■ Dataset extract
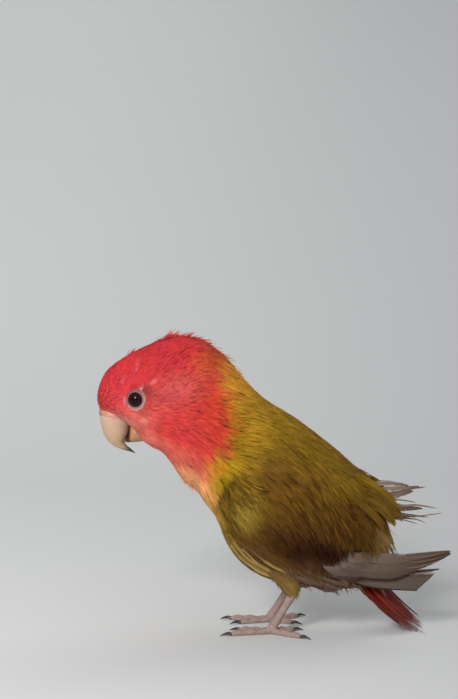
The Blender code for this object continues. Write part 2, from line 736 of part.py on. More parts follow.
limbs = {}
for side, word, droop, primaries, roll in (
        (1, "left", LEFT_DROOP, LEFT_PRIMARIES, 0.0),
        (-1, "right", RIGHT_DROOP, RIGHT_PRIMARIES, math.radians(40))):
    limbs[f"wing_{word}"] = wing(f"wing_{word}", side, droop, primaries, roll)
    limbs[f"thigh_{word}"] = thigh(f"thigh_{word}", side)
    limbs[f"foot_{word}"] = foot(f"foot_{word}", side)
    for toe, heading, length in TOES:
        limbs[f"claw_{word}_{toe}"] = claw(f"claw_{word}_{toe}", side, heading, length)
limbs["tail"] = tail("tail")
for name in ("wing_left", "wing_right", "tail", "thigh_left", "thigh_right"):
    clear = [section_loft("clearance", BODY_SECTIONS, 0, LAST, LAST * STEPS_PER_SECTION,
                          ROUND_POINTS, GAP)]
    if name.startswith("wing"):
        clear.append(thigh("thigh_clearance", 1 if name.endswith("left") else -1, GAP / MM))
        clear.append(copy_of(limbs["tail"], "tail_clearance"))
    combine(limbs[name], clear, "DIFFERENCE")
flatten_on_floor(limbs["tail"])

finish(body["head"], RED)
finish(body["neck"], ORANGE)
finish(body["torso"], OLIVE)
for eye in eyes:
    finish(eye, BLACK, 0.1)
for bill in (bill_upper, bill_lower):
    finish(bill, HORN, 0.4)
for name, limb in limbs.items():
    kind = name.split("_")[0]
    colour = {"wing": OLIVE, "tail": TAIL_RED, "thigh": OLIVE, "foot": FOOT_SKIN,
              "claw": CLAW_HORN}[kind]
    finish(limb, colour)
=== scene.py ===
"""The looks of a peach-faced lovebird, life size: skin, feathers, eyes, bill, feet and a studio.

Metres, +Z up. The bird faces -X, its left side faces -Y, and the floor is Z = 0.
Tables give millimetres and degrees, and colours as red, green, blue out of 255.
"""
import math

import bmesh
import bpy
import numpy as np
from mathutils import Matrix, Vector
from mathutils.kdtree import KDTree


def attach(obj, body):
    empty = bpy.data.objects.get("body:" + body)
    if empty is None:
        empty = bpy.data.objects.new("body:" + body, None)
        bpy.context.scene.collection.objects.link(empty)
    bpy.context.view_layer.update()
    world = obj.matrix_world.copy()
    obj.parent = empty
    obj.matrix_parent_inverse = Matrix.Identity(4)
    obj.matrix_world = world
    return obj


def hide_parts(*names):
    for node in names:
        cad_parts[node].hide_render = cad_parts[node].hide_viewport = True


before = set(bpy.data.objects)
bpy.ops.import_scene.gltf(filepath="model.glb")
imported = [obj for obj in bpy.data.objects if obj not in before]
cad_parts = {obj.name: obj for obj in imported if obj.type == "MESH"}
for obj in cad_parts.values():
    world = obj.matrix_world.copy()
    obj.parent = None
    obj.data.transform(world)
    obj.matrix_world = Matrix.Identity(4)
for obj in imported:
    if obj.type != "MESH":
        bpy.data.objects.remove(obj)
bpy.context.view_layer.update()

MM = 0.001
TAU = math.tau

# The feathered body's outline, as in the part's source:
# top x, top z, bottom x, bottom z, half width, how far the sides sweep back
BODY_SECTIONS = [
    (-68.8, 88.4, -52.4, 76.8, 6.4, 3.2),
    (-70.0, 92.8, -50.4, 75.4, 9.4, 3.0),
    (-69.2, 98.4, -47.6, 73.6, 11.6, 2.4),
    (-66.0, 104.6, -44.8, 72.4, 13.0, 1.4),
    (-59.6, 109.6, -42.4, 70.4, 14.2, 0.6),
    (-51.6, 113.8, -40.4, 67.6, 15.2, 0.0),
    (-42.4, 117.4, -38.4, 64.4, 16.0, 0.0),
    (-33.2, 118.2, -36.2, 61.2, 16.8, 0.0),
    (-25.6, 115.6, -33.6, 58.6, 17.6, 0.0),
    (-17.8, 108.8, -30.2, 56.4, 18.5, 0.0),
    (-10.6, 100.0, -26.6, 51.6, 19.8, 0.0),
    (-1.8, 92.0, -23.4, 47.6, 20.6, 0.0),
    (9.0, 85.4, -20.6, 42.0, 21.2, 0.0),
    (19.8, 77.4, -17.0, 33.6, 21.2, 0.0),
    (29.6, 69.2, -10.2, 25.6, 20.4, 0.0),
    (37.0, 62.0, -0.2, 20.2, 18.6, 0.0),
    (42.2, 54.2, 11.0, 18.0, 15.8, 0.0),
    (45.2, 46.2, 20.6, 16.8, 12.6, 0.0),
    (47.6, 39.0, 28.6, 16.6, 9.6, 0.0),
]
LAST = len(BODY_SECTIONS) - 1
EYE_AT = (-54.1, 94.2)
EYE_RADIUS = 4.3
EYE_PROUD = 0.7
WING_START, WING_END = 10.8, 17.2
WING_LOW = 144.0
WING_DEPTH = 3.2
LEFT, RIGHT = 1, -1
DROOP = {LEFT: 1.0, RIGHT: 0.62}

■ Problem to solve
Exact duplication is required for the lines above, from the line that contains "for bill in" to the line that contains "obj.data.transform(world)", inclusive; omit all others.

■ Response to this task
for bill in (bill_upper, bill_lower):
    finish(bill, HORN, 0.4)
for name, limb in limbs.items():
    kind = name.split("_")[0]
    colour = {"wing": OLIVE, "tail": TAIL_RED, "thigh": OLIVE, "foot": FOOT_SKIN,
              "claw": CLAW_HORN}[kind]
    finish(limb, colour)
=== scene.py ===
"""The looks of a peach-faced lovebird, life size: skin, feathers, eyes, bill, feet and a studio.

Metres, +Z up. The bird faces -X, its left side faces -Y, and the floor is Z = 0.
Tables give millimetres and degrees, and colours as red, green, blue out of 255.
"""
import math

import bmesh
import bpy
import numpy as np
from mathutils import Matrix, Vector
from mathutils.kdtree import KDTree


def attach(obj, body):
    empty = bpy.data.objects.get("body:" + body)
    if empty is None:
        empty = bpy.data.objects.new("body:" + body, None)
        bpy.context.scene.collection.objects.link(empty)
    bpy.context.view_layer.update()
    world = obj.matrix_world.copy()
    obj.parent = empty
    obj.matrix_parent_inverse = Matrix.Identity(4)
    obj.matrix_world = world
    return obj


def hide_parts(*names):
    for node in names:
        cad_parts[node].hide_render = cad_parts[node].hide_viewport = True


before = set(bpy.data.objects)
bpy.ops.import_scene.gltf(filepath="model.glb")
imported = [obj for obj in bpy.data.objects if obj not in before]
cad_parts = {obj.name: obj for obj in imported if obj.type == "MESH"}
for obj in cad_parts.values():
    world = obj.matrix_world.copy()
    obj.parent = None
    obj.data.transform(world)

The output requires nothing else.